Taiwan should strive to maintain its hard-won, positive image in France, which has a deeper understanding and wider coverage of the nation’s situation, Representative to France Francois Wu (吳志中) said.
Wu made the remark in an interview with the Chinese-language Liberty Times (the sister paper of the Taipei Times) that was posted online yesterday.
Speaking about the change in Taiwan’s image in France in recent years, Wu, who has served as Taiwan’s envoy to Paris since 2018, said that French media report about Taiwan almost 24 hours a day.
Photo: Chen Yu-jui, Taipei Times
These reports include Taiwan’s successful experience in tackling the COVID-19 pandemic, its quick response in manufacturing and providing masks to Europe and the US, and the importance of Taiwan in the semiconductor industry, he said.
“Everyone suddenly saw and heard about Taiwan, and most of the reports were positive. They also knew that Taiwan was bullied by bullies every day,” he said.
French President Emmanuel Macron’s appointment of his former Africa adviser, Franck Paris, as the new director of the French Office in Taipei shows the importance that Paris places on the Indo-Pacific region, Wu said.
Moreover, France earlier this month passed a defense budget in which it pledged to defend freedom of navigation in the Taiwan Strait and the South China Sea, he said.
The world is standing with Taiwan to safeguard regional peace and deter China, because it is also in its interest to maintain peace in the Taiwan Strait, he said.
On the business front, Taiwanese electric vehicle battery maker ProLogium Technology Co in May announced that it would invest 5.2 billion euros (US$5.7 billion) to build a gigafactory and research and development center in Dunkirk, with the French government providing an initial subsidy of 1.5 billion euros, Wu said.
Antoine Bondaz, director of the Taiwan Program at the Paris-based Foundation for Strategic Research, said that size of the Taiwanese investment is equivalent to half of the total investment of all companies from China and Hong Kong of 11.7 billion euros in the past 25 years.
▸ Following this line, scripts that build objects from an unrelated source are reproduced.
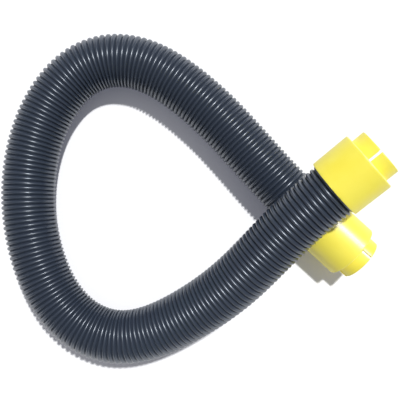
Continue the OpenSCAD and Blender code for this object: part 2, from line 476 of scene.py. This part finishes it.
@dataclass(frozen=True)
class HoseRoute:
    """The line that the middle of the hose follows, from the lower cuff to the upper one.

    Each point is x, y, the lift off the floor as a share of the hose's diameter, and how far the lower
    cuff's larger radius lifts it, from 0 to 1.
    """

    hose_od: float = 50 * MM
    floor_flat: float = 0.5 * MM
    cuff_od: float = 55 * MM
    steps: int = 12
    points: tuple[tuple[float, float, float, float], ...] = (
        (-0.0025, -0.021, 0.0, 1.0),
        (-0.021, -0.0042, 0.0, 1.0),
        (-0.04, 0.0135, 0.0, 0.8),
        (-0.06, 0.035, 0.0, 0.4),
        (-0.083, 0.061, 0.0, 0.1),
        (-0.1075, 0.088, 0.0, 0.0),
        (-0.1335, 0.111, 0.0, 0.0),
        (-0.1595, 0.13, 0.0, 0.0),
        (-0.1865, 0.142, 0.0, 0.0),
        (-0.2155, 0.144, 0.0, 0.0),
        (-0.2425, 0.133, 0.0, 0.0),
        (-0.2635, 0.1105, 0.0, 0.0),
        (-0.2785, 0.0835, 0.0, 0.0),
        (-0.288, 0.0515, 0.0, 0.0),
        (-0.2915, 0.0185, 0.0, 0.0),
        (-0.2895, -0.0155, 0.0, 0.0),
        (-0.2815, -0.0505, 0.0, 0.0),
        (-0.2665, -0.0845, 0.01, 0.0),
        (-0.2425, -0.111, 0.04, 0.0),
        (-0.2105, -0.124, 0.09, 0.0),
        (-0.1775, -0.12, 0.16, 0.1),
        (-0.1435, -0.1035, 0.27, 0.3),
        (-0.1105, -0.081, 0.43, 0.6),
        (-0.0855, -0.058, 0.6, 0.9),
        (-0.0648, -0.0345, 0.75, 1.0),
        (-0.0455, -0.013, 0.915, 1.0),
        (-0.027, 0.005, 1.065, 1.0),
        (-0.0075, 0.022, 1.21, 1.0),
    )

    def middle(self) -> np.ndarray:
        """Gives the route's points in space.

        Returns:
            One row of x, y and z for each point.
        """
        rest = self.hose_od / 2 - self.floor_flat
        rise = self.cuff_od / 2 - rest
        spots = [(x, y, rest + lift * self.hose_od + share * rise) for x, y, lift, share in self.points]
        return np.array(spots)

    def curve(self) -> np.ndarray:
        """Gives the smooth line through the route, as a uniform cubic B-spline.

        Returns:
            One row of x, y and z for each step.
        """
        p = self.middle()
        p = np.vstack([2 * p[0] - p[1], p, 2 * p[-1] - p[-2]])
        t = (np.arange(self.steps) / self.steps)[:, None]
        weights = ((1 - t) ** 3, 3 * t**3 - 6 * t**2 + 4, -3 * t**3 + 3 * t**2 + 3 * t + 1, t**3)
        parts = [sum(w * p[i + k] for k, w in enumerate(weights)) / 6 for i in range(len(p) - 3)]
        return np.vstack([*parts, p[-2]])

    def length(self) -> float:
        """Measures the hose along its middle."""
        return float(np.linalg.norm(np.diff(self.curve(), axis=0), axis=1).sum())

    def stand(self, end: End, roll: float) -> Matrix:
        """Gives the place of a cuff, whose own Z axis leads away from the hose.

        Args:
            end: Which end of the hose.
            roll: How far the cuff is turned on its ferrule, in degrees.

        Returns:
            The matrix from the cuff's own space to the part's.
        """
        p = self.middle()
        tip, before = (p[0], p[1]) if end is End.LOWER else (p[-1], p[-2])
        way = Vector(tip - before).normalized()
        tilt = Matrix.Rotation(math.pi / 2 - math.asin(way.z), 4, "Y")
        turn = Matrix.Rotation(math.atan2(way.y, way.x), 4, "Z")
        return Matrix.Translation(Vector(tip)) @ turn @ tilt @ Matrix.Rotation(math.radians(roll), 4, "Z")


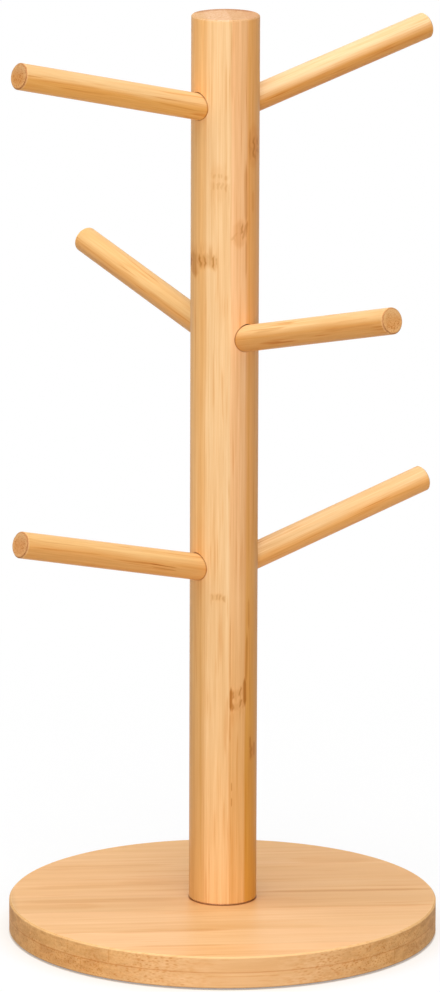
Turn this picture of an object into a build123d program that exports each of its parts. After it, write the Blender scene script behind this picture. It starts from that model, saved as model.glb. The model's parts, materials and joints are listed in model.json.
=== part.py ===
from build123d import *
from math import cos, radians, sin
import os

# Tree-shaped stand for hanging jewellery: a round two-ply base board, a round post bolted to it
# from below, and six plain round branches that slope up out of blind holes in the post.
# Millimetres and degrees. The origin is on the post's axis, on the surface that the stand rests on.
# +Z points up, -Y is the front and -X the left.

# ---- base board ----
BASE_DIAMETER = 190.0
PLY_THICKNESS = 7.1
BASE_RIM_CHAMFER = 0.7  # round the top
BASE_FOOT_CHAMFER = 0.3  # round the underside

# ---- foot pads, stuck to the underside ----
PAD_DIAMETER = 12.0
PAD_THICKNESS = 0.8
PAD_EDGE_FILLET = 0.3
PAD_INSET = 20.0  # from the base's rim to the middle of a pad

# ---- post ----
POST_DIAMETER = 30.0
POST_LENGTH = 398.0
POST_TOP_CHAMFER = 0.6
POST_FOOT_CHAMFER = 0.8

# ---- branches ----
BRANCH_DIAMETER = 11.7
BRANCH_EXPOSED_LENGTH = 98.0  # along the branch's axis, from the post's surface to the tip
BRANCH_TILT = 13.8  # above the horizontal
BRANCH_END_CHAMFER = 0.6
SOCKET_RADIAL_CLEARANCE = 0.25
SOCKET_LOWER_GAP = 0.1  # a branch lies low in its socket: its gap is wider above than below
SOCKET_FLOOR_TO_POST_AXIS = 4.5  # wood left between two opposite sockets, halved

# Depth of each tier below the post's top, where its branches' axes cross the post's axis.
TOP_TIER_DEPTH = 42.7
MIDDLE_TIER_DEPTH = 145.0
BOTTOM_TIER_DEPTH = 248.3

# Turn of each branch about the post, from the front (-Y) towards the left (-X).
TOP_LEFT_TURN = 53.3
TOP_RIGHT_TURN = 233.5
MIDDLE_LEFT_TURN = 145.4
MIDDLE_RIGHT_TURN = -40.7
BOTTOM_LEFT_TURN = 53.2
BOTTOM_RIGHT_TURN = 233.9

# ---- bolt, washer and threaded insert: an M6 button-head set ----
BOLT_DIAMETER = 6.0
BOLT_LENGTH = 25.0  # under the head
BOLT_TIP_CHAMFER = 0.8
HEAD_DIAMETER = 10.5
HEAD_HEIGHT = 3.3
HEAD_EDGE_FILLET = 1.8
HEX_ACROSS_FLATS = 4.0
HEX_DEPTH = 2.0
WASHER_DIAMETER = 14.0
WASHER_THICKNESS = 1.2
INSERT_DIAMETER = 10.0
INSERT_LENGTH = 13.0
INSERT_RECESS = 0.5  # how far the insert lies inside the post's foot
THREAD_CLEARANCE = 0.05
BOLT_HOLE_CLEARANCE = 0.5
INSERT_HOLE_CLEARANCE = 0.05
BOLT_TIP_ROOM = 2.0  # empty depth of the hole beyond the bolt's tip
COUNTERBORE_DIAMETER = 16.0
COUNTERBORE_DEPTH = 5.5

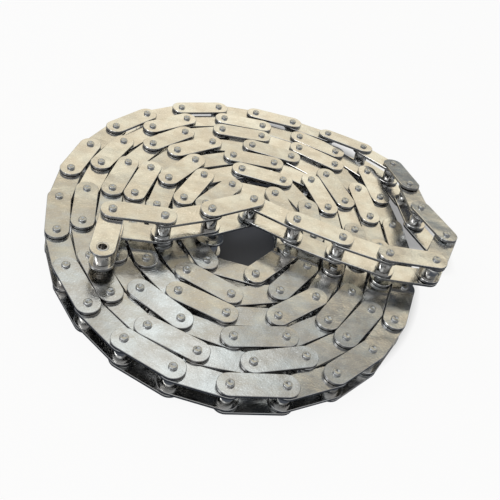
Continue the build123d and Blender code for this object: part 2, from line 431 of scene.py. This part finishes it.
def tube(name, radius, half_length, bore, chamfer, sides, finish):
    """A bush or a roller: a cylinder with broken ends and a bore right through."""
    body = add_cylinder(name, radius, 2 * half_length, sides)
    break_edges(body, chamfer, segments=2)
    on_axis = 0.01 * MM
    pick_faces(
        body,
        lambda middle, normal: abs(normal.z) > 0.99 and math.hypot(middle.x, middle.y) < on_axis,
    )
    bpy.ops.mesh.inset(thickness=radius - chamfer - bore)
    bpy.ops.mesh.bridge_edge_loops()
    close_shape(body, 50)
    body.data.materials.append(finish)
    return body


def wound_roller(name):
    """A roller of the coil, closed at its ends, which its link's plates cover."""
    body = add_cylinder(name, ROLLER_RADIUS, 2 * ROLLER_END, WOUND_ROLLER_SIDES)
    break_edges(body, ROLLER_CHAMFER)
    close_shape(body, 50)
    body.data.materials.append(ROLLER_STEEL)
    return body


PLATE = plate("link_plate")
BORED_PLATE = plate("bored_link_plate", BUSH_RADIUS)
PIN = rivet_pin("rivet_pin")
BUSH = tube("bush", BUSH_RADIUS, INNER_TOP, BUSH_BORE, BUSH_CHAMFER, BUSH_SIDES, BUSH_STEEL)
ROLLER = tube(
    "roller", ROLLER_RADIUS, ROLLER_END, ROLLER_BORE, ROLLER_CHAMFER, ROLLER_SIDES, ROLLER_STEEL
)
WOUND_ROLLER = wound_roller("wound_roller")
MASTERS = [PLATE, BORED_PLATE, PIN, BUSH, ROLLER, WOUND_ROLLER]


# ---- Where the links are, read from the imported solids


def face_table(mesh):
    """Every triangle's unit normal and area."""
    count = len(mesh.polygons)
    normals, areas = np.zeros(3 * count), np.zeros(count)
    mesh.polygons.foreach_get("normal", normals)
    mesh.polygons.foreach_get("area", areas)
    return normals.reshape(-1, 3), areas


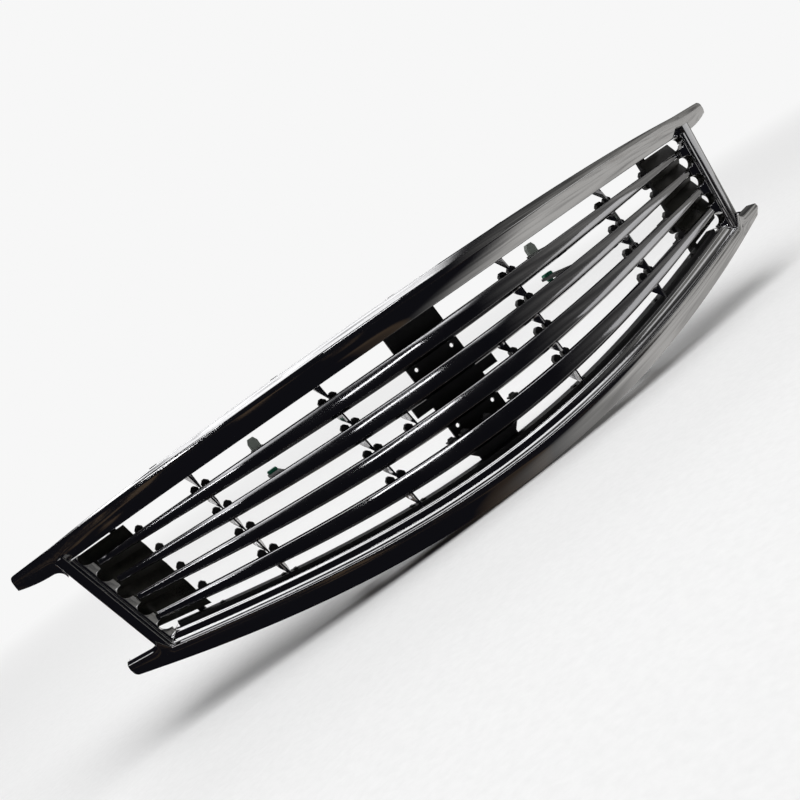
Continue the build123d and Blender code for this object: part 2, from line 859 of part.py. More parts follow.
def build():
    nodes = {"surround": cut_all(surround(), screw_holes())}
    nodes["upper_trim_rail"] = upper_rail()
    nodes["lower_cove_trim"] = cove_trim()
    for index in range(slat_count):
        nodes["slat_" + str(index + 1)] = slat(index)
        nodes["slat_rib_" + str(index + 1)] = slat_rib(index)
    nodes["upper_carrier_beam"] = upper_beam()
    nodes["lower_carrier_beam"] = lower_beam()
    carrier = [nodes["slat_rib_" + str(index + 1)] for index in range(slat_count)]
    carrier += [nodes["upper_carrier_beam"], nodes["lower_carrier_beam"]]
    for name, side in (("left", -1), ("right", 1)):
        nodes["end_bezel_" + name] = end_bezel(side)
        nodes["end_panel_" + name] = end_panel(side)
        nodes["end_post_" + name] = end_post(side, carrier)
        nodes["upper_push_clip_" + name] = push_clip(side, 0)
        nodes["lower_push_clip_" + name] = push_clip(side, 1)
    nodes["badge_bracket"] = badge_bracket()
    nodes["badge_clips"] = Compound([badge_clip(x) for x in badge_clip_places])
    nodes["tab_sleeves"] = Compound(sleeves())
    nodes["carrier_screws"] = Compound([screw(*seat) for seat in screw_seats()])
    nodes["seal_strip"] = sweep_across(spread(-seal_reach, seal_reach, 9), seal_section)
    nodes["rubber_buffers"] = Compound([buffer(side, share) for side in (-1, 1) for share in (0.25, 0.75)])
    nodes["trim_springs"] = Compound([trim_spring(x) for x in trim_spring_places])
    return nodes


def main():
    os.makedirs("parts", exist_ok=True)
    y_zero, z_zero = datum()
    for name, shape in build().items():
        write(name, shape.moved(Location((0, -y_zero, -z_zero))))
    print("origin in the layout:", round(y_zero, 2), round(z_zero, 2))


main()
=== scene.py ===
import json
import math
import bmesh
import bpy
from mathutils import Matrix, Vector


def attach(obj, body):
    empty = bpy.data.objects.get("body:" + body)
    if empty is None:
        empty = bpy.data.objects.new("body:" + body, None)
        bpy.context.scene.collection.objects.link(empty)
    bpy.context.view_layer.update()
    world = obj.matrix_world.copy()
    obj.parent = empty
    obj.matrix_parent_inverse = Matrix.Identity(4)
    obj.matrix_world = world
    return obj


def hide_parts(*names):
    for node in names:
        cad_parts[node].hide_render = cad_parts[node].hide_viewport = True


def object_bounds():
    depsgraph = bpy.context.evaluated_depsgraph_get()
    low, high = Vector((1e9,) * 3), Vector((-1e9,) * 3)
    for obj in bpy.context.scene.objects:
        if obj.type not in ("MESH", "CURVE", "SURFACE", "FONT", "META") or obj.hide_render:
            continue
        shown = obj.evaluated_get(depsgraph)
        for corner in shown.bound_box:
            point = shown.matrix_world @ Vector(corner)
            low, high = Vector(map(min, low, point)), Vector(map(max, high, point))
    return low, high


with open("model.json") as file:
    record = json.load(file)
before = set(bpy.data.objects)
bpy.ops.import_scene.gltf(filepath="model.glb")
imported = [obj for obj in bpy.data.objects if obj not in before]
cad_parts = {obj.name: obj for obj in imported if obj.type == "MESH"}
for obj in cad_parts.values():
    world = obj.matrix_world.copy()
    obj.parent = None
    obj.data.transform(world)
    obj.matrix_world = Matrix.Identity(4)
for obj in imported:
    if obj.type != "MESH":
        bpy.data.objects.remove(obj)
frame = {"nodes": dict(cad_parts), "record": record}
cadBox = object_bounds()
print("frame loaded:", len(frame["nodes"]), "nodes")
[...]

“I hope political leaders are aware of the facts presented by these data,” he said.
Taiwan’s strength in economy and trade, public health, democracy and freedom has made the nation an inspiring story, Wu said.
While Taiwan’s visibility has been heightened, China’s image in France has been tarnished by its “wolf warrior diplomacy,” intimidating military exercises, erosion of democracy in Hong Kong, labor camps in Xinjing and destruction of Tibetan culture, Wu said.
Taiwan should maintain its hard-won image, he said.
If Taiwan were one day to side with Beijing under Chinese President Xi Jinping’s (習近平) rule, countries that had taken actions to support Taiwan would not want to risk facing China’s retaliation again, he said.
France is not “anti-China,” but, like many others, hopes China can be peaceful, contribute to humanity and respect different voices instead of building up its military to threaten others, he said.